Why "Soon" Changes Everything
Most business owners have been told to think big — to project grand visions, to build five-year plans, to imagine their company at scale. But for a small business owner, that horizon is often so far away it has no grip on the present. It doesn't help them decide what to say yes to tomorrow, or who to call, or which client to turn away.
"Soon" lands differently. It is close enough to be actionable, concrete enough to be honest. When you ask someone what they want their business to look like soon, they stop dreaming and start describing. And what they describe reveals everything.
It Points Directly to Profitability
When a business owner pictures their ideal near-future, they almost never imagine doing more of everything. They imagine doing more of the right things. The projects that energise them. The clients who value what they do. The work that comes in clean and leaves them feeling capable rather than depleted. That picture, that instinctive vision of "soon", is your map to profitability.

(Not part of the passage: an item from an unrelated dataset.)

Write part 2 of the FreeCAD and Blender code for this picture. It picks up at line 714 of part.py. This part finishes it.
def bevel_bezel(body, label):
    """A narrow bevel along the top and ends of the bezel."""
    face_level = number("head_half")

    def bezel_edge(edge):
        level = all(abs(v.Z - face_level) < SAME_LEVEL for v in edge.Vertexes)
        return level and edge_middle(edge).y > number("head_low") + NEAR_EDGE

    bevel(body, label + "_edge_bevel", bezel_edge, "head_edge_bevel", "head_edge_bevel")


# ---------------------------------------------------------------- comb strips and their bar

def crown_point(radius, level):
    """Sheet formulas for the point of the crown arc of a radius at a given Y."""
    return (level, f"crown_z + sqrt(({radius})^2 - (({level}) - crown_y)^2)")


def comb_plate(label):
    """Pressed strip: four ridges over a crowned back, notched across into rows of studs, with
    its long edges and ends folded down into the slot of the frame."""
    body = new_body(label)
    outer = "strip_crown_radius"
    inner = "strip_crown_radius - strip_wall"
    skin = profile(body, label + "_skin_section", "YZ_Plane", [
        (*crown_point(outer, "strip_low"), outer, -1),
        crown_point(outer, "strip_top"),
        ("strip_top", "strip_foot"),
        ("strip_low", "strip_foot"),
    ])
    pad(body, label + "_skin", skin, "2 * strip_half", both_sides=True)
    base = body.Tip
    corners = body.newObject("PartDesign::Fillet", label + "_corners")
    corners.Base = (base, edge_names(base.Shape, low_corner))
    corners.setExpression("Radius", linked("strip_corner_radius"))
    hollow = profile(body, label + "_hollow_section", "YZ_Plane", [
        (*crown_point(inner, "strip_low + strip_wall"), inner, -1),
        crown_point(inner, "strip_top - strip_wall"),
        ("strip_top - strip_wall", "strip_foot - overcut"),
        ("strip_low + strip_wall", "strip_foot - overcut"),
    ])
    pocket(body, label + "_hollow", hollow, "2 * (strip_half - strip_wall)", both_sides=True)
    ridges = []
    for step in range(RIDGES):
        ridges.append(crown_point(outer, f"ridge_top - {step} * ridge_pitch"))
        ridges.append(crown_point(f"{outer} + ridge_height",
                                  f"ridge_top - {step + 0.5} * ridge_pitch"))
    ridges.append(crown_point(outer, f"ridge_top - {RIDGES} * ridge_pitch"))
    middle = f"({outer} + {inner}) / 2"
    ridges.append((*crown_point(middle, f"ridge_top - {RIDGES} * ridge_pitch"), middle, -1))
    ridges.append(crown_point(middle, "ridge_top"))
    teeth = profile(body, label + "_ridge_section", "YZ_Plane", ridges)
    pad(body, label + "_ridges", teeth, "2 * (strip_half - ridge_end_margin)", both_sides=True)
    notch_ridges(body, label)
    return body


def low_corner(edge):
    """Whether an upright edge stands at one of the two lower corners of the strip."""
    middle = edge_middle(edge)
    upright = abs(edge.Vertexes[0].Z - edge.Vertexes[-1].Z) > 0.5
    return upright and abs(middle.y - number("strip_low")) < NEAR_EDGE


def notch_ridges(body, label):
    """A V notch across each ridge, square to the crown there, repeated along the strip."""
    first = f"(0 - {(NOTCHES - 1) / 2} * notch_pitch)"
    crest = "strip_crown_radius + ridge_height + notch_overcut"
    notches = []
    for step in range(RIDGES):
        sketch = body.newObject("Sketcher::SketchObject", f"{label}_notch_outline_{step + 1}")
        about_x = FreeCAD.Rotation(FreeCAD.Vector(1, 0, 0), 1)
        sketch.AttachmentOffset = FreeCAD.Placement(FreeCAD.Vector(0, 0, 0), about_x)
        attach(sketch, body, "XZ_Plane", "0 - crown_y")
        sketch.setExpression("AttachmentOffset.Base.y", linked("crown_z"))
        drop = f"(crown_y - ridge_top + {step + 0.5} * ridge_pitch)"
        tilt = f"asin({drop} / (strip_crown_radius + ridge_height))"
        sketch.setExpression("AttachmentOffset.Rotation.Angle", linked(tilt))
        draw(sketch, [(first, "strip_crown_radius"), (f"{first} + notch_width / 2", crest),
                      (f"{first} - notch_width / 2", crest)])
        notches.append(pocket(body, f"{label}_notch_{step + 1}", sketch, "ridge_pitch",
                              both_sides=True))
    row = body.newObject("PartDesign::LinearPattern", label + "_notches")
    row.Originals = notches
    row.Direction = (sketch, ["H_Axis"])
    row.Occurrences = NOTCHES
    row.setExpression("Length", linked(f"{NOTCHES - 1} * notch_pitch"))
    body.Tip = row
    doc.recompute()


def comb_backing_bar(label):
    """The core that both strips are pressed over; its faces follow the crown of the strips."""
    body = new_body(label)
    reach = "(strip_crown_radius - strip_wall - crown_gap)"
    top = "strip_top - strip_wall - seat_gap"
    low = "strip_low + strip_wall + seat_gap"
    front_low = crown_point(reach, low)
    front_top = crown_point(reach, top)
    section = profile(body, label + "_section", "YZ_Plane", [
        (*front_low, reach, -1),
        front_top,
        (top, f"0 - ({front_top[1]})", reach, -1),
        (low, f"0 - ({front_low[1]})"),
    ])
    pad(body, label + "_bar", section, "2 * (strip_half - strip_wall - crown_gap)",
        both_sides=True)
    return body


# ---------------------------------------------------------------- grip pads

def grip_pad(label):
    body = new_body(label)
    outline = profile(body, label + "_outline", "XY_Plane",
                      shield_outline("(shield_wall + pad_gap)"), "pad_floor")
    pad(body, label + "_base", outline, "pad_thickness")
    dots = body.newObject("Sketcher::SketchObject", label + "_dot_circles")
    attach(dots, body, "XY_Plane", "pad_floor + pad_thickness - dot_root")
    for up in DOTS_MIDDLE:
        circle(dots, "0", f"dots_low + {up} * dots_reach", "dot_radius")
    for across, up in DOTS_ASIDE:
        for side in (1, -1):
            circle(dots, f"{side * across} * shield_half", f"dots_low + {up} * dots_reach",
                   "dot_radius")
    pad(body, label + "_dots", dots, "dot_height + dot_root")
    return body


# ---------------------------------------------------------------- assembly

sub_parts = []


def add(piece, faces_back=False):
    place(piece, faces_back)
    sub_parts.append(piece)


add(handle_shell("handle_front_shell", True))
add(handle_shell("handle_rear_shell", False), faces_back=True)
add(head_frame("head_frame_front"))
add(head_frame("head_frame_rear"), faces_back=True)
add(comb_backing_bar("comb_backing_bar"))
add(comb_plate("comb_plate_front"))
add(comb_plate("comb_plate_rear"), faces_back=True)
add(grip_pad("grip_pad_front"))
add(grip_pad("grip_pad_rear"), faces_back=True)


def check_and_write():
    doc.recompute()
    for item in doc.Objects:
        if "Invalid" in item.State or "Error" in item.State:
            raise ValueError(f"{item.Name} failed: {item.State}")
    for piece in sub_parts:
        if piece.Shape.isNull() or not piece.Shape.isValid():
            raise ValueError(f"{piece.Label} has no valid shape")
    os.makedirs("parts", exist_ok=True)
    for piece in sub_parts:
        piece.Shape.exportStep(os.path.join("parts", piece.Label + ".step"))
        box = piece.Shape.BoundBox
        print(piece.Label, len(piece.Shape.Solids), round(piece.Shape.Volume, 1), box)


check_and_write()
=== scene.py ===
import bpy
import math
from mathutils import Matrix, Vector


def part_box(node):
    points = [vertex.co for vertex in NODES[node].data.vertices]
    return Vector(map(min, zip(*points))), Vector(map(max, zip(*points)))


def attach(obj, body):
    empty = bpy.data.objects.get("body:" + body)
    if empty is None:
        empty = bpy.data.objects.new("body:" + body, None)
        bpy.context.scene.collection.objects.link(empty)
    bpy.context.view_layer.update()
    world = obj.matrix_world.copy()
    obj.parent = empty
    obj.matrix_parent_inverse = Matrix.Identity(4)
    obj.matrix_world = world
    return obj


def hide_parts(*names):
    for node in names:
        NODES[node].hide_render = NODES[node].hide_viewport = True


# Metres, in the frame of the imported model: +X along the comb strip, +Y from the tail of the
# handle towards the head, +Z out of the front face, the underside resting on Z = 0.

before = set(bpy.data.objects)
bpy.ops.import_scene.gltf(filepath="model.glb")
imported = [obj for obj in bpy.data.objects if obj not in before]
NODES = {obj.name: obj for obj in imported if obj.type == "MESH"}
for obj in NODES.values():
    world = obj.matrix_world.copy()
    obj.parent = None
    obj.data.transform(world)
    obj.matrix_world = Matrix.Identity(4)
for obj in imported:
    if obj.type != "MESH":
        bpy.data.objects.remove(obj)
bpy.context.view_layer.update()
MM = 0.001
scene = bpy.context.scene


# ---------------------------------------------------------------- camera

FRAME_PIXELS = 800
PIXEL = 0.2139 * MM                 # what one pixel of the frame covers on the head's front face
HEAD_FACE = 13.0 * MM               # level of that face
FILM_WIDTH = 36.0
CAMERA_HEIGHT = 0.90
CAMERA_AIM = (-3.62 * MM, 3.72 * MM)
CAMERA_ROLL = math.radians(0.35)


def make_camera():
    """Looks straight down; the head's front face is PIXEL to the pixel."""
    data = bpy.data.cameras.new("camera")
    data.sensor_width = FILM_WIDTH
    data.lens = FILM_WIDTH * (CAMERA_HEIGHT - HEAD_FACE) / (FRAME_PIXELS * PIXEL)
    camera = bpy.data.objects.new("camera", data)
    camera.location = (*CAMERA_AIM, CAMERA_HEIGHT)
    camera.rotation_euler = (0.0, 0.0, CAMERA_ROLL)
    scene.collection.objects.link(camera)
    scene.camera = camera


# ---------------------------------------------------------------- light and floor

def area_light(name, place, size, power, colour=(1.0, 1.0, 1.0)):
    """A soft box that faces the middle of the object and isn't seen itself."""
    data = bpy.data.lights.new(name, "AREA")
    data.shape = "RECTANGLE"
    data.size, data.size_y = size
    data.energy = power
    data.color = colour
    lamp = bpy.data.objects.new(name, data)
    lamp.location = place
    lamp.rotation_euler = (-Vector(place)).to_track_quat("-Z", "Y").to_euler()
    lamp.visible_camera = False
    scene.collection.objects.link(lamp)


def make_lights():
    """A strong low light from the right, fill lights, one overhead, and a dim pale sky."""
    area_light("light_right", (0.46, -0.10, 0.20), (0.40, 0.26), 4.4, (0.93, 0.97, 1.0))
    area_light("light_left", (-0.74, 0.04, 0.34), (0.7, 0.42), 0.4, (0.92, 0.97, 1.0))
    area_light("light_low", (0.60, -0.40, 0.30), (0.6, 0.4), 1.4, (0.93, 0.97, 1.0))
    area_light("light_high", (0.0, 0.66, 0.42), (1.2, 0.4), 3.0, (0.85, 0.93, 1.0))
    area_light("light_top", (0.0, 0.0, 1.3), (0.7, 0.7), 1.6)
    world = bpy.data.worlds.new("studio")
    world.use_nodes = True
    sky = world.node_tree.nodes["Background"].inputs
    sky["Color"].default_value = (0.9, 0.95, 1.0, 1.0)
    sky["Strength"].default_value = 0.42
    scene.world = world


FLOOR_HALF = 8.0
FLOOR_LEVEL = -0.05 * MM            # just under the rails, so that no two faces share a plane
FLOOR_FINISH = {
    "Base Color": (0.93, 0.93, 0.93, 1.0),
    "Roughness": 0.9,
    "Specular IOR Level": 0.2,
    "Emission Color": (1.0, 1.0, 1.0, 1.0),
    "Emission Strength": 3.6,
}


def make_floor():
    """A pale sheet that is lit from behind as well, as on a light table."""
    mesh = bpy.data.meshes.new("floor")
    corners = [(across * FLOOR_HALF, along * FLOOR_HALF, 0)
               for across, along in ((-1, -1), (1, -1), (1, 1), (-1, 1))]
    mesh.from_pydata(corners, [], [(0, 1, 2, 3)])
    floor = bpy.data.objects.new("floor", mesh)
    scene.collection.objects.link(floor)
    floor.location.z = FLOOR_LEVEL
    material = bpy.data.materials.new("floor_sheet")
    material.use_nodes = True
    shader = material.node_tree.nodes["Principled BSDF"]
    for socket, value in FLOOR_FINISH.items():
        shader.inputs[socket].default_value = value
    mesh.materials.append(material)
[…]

Because small businesses are not made profitable by spreadsheets alone. They become profitable when the owner stops scattering their energy across work that is mediocre, underpriced, or misaligned, and starts concentrating it on what they are genuinely good at and what people genuinely pay well for. These two things, what you do best and what the market values most, are almost always the same thing. The work you do with ease and confidence is the work that earns its price.
Asking someone to fixate on soon forces them to name that work. To say: this is what I want more of. And once they have named it, the question becomes simpler: what has to be true for that to happen?

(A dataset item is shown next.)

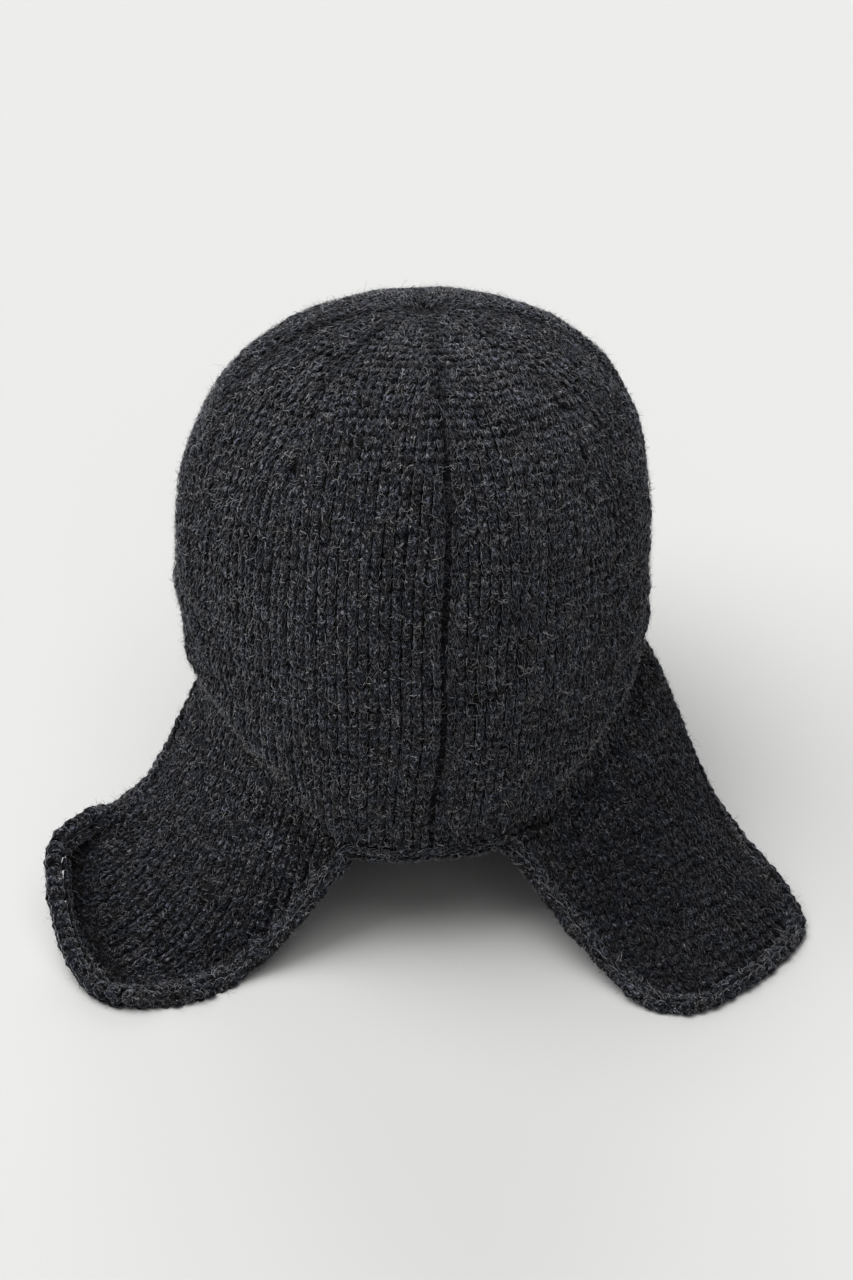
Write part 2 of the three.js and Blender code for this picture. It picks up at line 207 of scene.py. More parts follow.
wale_gore = np.repeat(np.arange(len(gore_wales)), gore_wales)
wale_number = np.concatenate([np.arange(n) for n in gore_wales])
wale_step = np.diff(gore_edges)[wale_gore] / gore_wales[wale_gore]
gore_middle = ((gore_edges[1:] + gore_edges[:-1]) / 2)[wale_gore]
wale_offset = (wale_number + 0.5 - gore_wales[wale_gore] / 2) * wale_step
wale_angle = gore_middle + wale_offset
wale_count = len(wale_angle)


def path_lengths(points):
    """Length travelled along each of many polylines at each of their points."""
    steps = np.linalg.norm(np.diff(points, axis=1), axis=2)
    return np.concatenate([np.zeros((len(points), 1)), np.cumsum(steps, 1)], 1)


def path_places(travelled, wanted):
    """Where each wanted length lies along each polyline, as a point number with a fraction."""
    index = (travelled[:, None, :] <= wanted[:, :, None]).sum(2) - 1
    index = np.clip(index, 0, travelled.shape[1] - 2)
    row = np.arange(len(travelled))[:, None]
    span = travelled[row, index + 1] - travelled[row, index]
    return index + np.clip((wanted - travelled[row, index]) / np.maximum(span, 1e-12), 0, 1)


def at_places(values, places):
    """Values of each polyline's points, read between its points in proportion."""
    index = np.minimum(places.astype(int), values.shape[1] - 2)
    row = np.arange(len(values))[:, None]
    share = places - index
    if values.ndim == 3:
        share = share[..., None]
    return values[row, index] * (1 - share) + values[row, index + 1] * share


# Upper courses are rings that the tip and the widest level share out evenly along the dome.
# Each wale keeps its distance from the middle of its gore until a narrowing line takes it in.
ramp = np.linspace(0, 1, 400)
ramp_down = ramp**1.3 / (ramp**1.3 + (1 - ramp) ** 1.3)
dome_line = crown_point(62.0, ramp_down)[None]
dome_travelled = path_lengths(dome_line)[0]
upper_courses = int(round(dome_travelled[-1] / course_height))
upper_height = dome_travelled[-1] / upper_courses
upper_lengths = (np.arange(upper_courses) + 0.5) * upper_height
upper_down = np.interp(upper_lengths, dome_travelled, ramp_down)
upper_share = np.sin(np.radians(upper_down * 90)) ** (2 / crown_roundness)


def wale_place(share):
    """Turn from the gore's middle and width, both in wales, at a given share of the widest girth. A
    wale is one pitch wide until the narrowing line cuts it, and then tapers away along the line."""
    squeeze = 0.86 + 0.14 * share
    number = (wale_offset / wale_step)[:, None]
    extent = (np.diff(gore_edges)[wale_gore] / 2 / wale_step)[:, None] * share / squeeze
    near = np.maximum(number - 0.5, -extent)
    far = np.minimum(number + 0.5, extent)
    return (near + far) / 2 * wale_step[:, None] * squeeze / share, (far - near) * squeeze


upper_turn, upper_part = wale_place(upper_share)
upper_here = upper_part > 0.32
upper_angle = gore_middle[:, None] + upper_turn


def crown_frame(angle, down, angle_above, down_above):
    """Centre, upward direction and normal of stitches on the crown."""
    centre = crown_point(angle, down)
    normal = crown_normal(angle, down)
    up = unit(crown_point(angle_above, down_above) - centre)
    up = unit(up - (up * normal).sum(-1, keepdims=True) * normal)
    return centre, up, normal


shift = 0.004
upper_beside = np.clip(upper_down - shift, 0.002, 1)
share_beside = np.sin(np.radians(upper_beside * 90)) ** (2 / crown_roundness)
angle_beside = gore_middle[:, None] + wale_place(share_beside)[0]
upper_centre, upper_up, upper_normal = crown_frame(
    upper_angle, upper_down[None] + 0 * upper_angle, angle_beside, upper_beside[None] + 0 * upper_angle
)
upper_width = np.radians(wale_step)[:, None] * crown_half_width * upper_part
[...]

It Connects Them to the Life They Actually Want
Here is what is almost never said plainly about small businesses: they are quality-of-life projects.
A person who starts or runs a small business is not just building a revenue stream. They are building a way of spending their days. They are making a bet that their own judgement, skill, and character can be the engine of their livelihood. That is a beautiful and an extraordinary thing, and it deserves to be taken seriously.

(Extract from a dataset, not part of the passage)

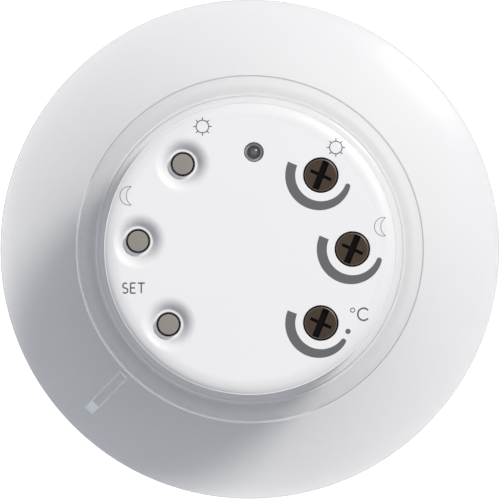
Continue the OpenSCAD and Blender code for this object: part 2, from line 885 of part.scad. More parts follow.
suction_cup();
rear_cap();
base_shell();
front_window();
seal_ring();
circuit_board();
cell_carrier();
solar_cell();
solar_leads();
storage_cell();
cell_tab_upper();
cell_tab_lower();
light_sensor();
sensor_tube();
temperature_sensor();
switch_body(0);  // switch_sun
switch_body(1);  // switch_moon
switch_body(2);  // switch_prog
switch_covers();
switch_terminals();
dome(0);  // dome_sun
dome(1);  // dome_moon
dome(2);  // dome_prog
button(0);  // button_sun
button(1);  // button_moon
button(2);  // button_prog
trimmer_body(0);  // trimmer_sun
trimmer_body(1);  // trimmer_moon
trimmer_body(2);  // trimmer_temperature
rotor(0);  // rotor_sun
rotor(1);  // rotor_moon
rotor(2);  // rotor_temperature
status_lamp();
lamp_leads();
radio_board();
radio_shield();
aerial();
controller_chip();
crystal();
buffer_capacitors();
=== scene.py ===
import json
import math

import bpy
import numpy as np
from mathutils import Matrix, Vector


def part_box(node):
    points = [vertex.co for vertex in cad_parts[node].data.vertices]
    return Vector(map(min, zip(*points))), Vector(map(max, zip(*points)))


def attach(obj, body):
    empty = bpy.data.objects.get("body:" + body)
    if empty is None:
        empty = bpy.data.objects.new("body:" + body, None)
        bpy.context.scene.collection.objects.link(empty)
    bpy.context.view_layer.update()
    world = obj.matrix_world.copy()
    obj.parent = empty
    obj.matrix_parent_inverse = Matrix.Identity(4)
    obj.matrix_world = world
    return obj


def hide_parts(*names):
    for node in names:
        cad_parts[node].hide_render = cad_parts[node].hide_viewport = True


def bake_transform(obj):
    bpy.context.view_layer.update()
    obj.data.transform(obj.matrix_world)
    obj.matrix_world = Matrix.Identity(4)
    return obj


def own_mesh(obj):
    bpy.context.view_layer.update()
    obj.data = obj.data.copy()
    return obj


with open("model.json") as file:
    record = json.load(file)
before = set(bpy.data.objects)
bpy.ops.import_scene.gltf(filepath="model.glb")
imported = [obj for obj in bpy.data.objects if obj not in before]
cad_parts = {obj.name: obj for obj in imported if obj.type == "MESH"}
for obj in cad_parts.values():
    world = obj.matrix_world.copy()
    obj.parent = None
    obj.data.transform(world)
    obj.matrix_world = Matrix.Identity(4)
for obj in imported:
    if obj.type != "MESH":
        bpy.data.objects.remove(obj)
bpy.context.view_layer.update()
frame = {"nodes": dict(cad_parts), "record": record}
nodes = frame["nodes"]
mm = 0.001  # lengths below are in millimetres, and become metres when a mesh is made
print("frame loaded:", len(nodes), "nodes")


# Heights and radii that the pieces share, all read from the frame
def radiusOf(node):
    low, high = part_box(node)
    return (high.x - low.x) / 2 / mm


def topOf(node):
    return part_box(node)[1].z / mm


def bottomOf(node):
    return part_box(node)[0].z / mm


def centreOf(node):
    low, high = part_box(node)
    return np.array([(low.x + high.x) / 2 / mm, (low.y + high.y) / 2 / mm])


rimRadius = radiusOf("suction_cup")
lipHeight = topOf("suction_cup")
capRadius = radiusOf("rear_cap")
capTop = topOf("rear_cap")
capRim = bottomOf("rear_cap")
boardTop = topOf("circuit_board")
baseFront = bottomOf("base_shell")
buttonNodes = ["button_sun", "button_moon", "button_prog"]
rotorNodes = ["rotor_sun", "rotor_moon", "rotor_temperature"]
bodyOfNode = {n: b for b, members in frame["record"]["behaviour"]["bodies"].items() for n in members}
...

When you ask what someone wants their business to look like soon, you are also asking: what do you want your life to look like? Because for a small business owner, the two are inseparable. The hours, the clients, the kind of work, the pace, the freedom — these are not side effects of the business. They are the point of it.
Projecting forward, even a short distance, allows people to see whether the business they are building is actually moving toward the life they want, or quietly taking them away from it. Many owners discover, when they look honestly at this question, that they have drifted. That they are busier than ever but in the wrong direction. That success, by the numbers, has made them less happy, not more.
The "soon" projection can be corrective. It can help re-align the business with the person who owns it.
Why This Logic Is Perfect for Small Business
Large businesses have strategies, departments, and governance structures to absorb misalignment. They can sustain years of moving in the wrong direction before anyone notices.
Small businesses cannot. They are too close to their owner. The owner's energy, health, enthusiasm, and clarity are the business. When those things are pointed in the wrong direction, the business suffers immediately. When they are aligned, the business moves with a kind of ease that no amount of strategic planning can manufacture.
This is why projecting "soon" is not a luxury exercise for small businesses, it is the most practical thing they can do. It keeps the compass honest. It ensures that growth, when it comes, is growth toward something, not just growth.
And it works because it respects a truth that most business planning ignores: that the person running the business is not separate from the business. They are its first and most important resource.
When we know where someone is trying to get to, and we know that they want to get there soon, everything else becomes easier to say ... and do.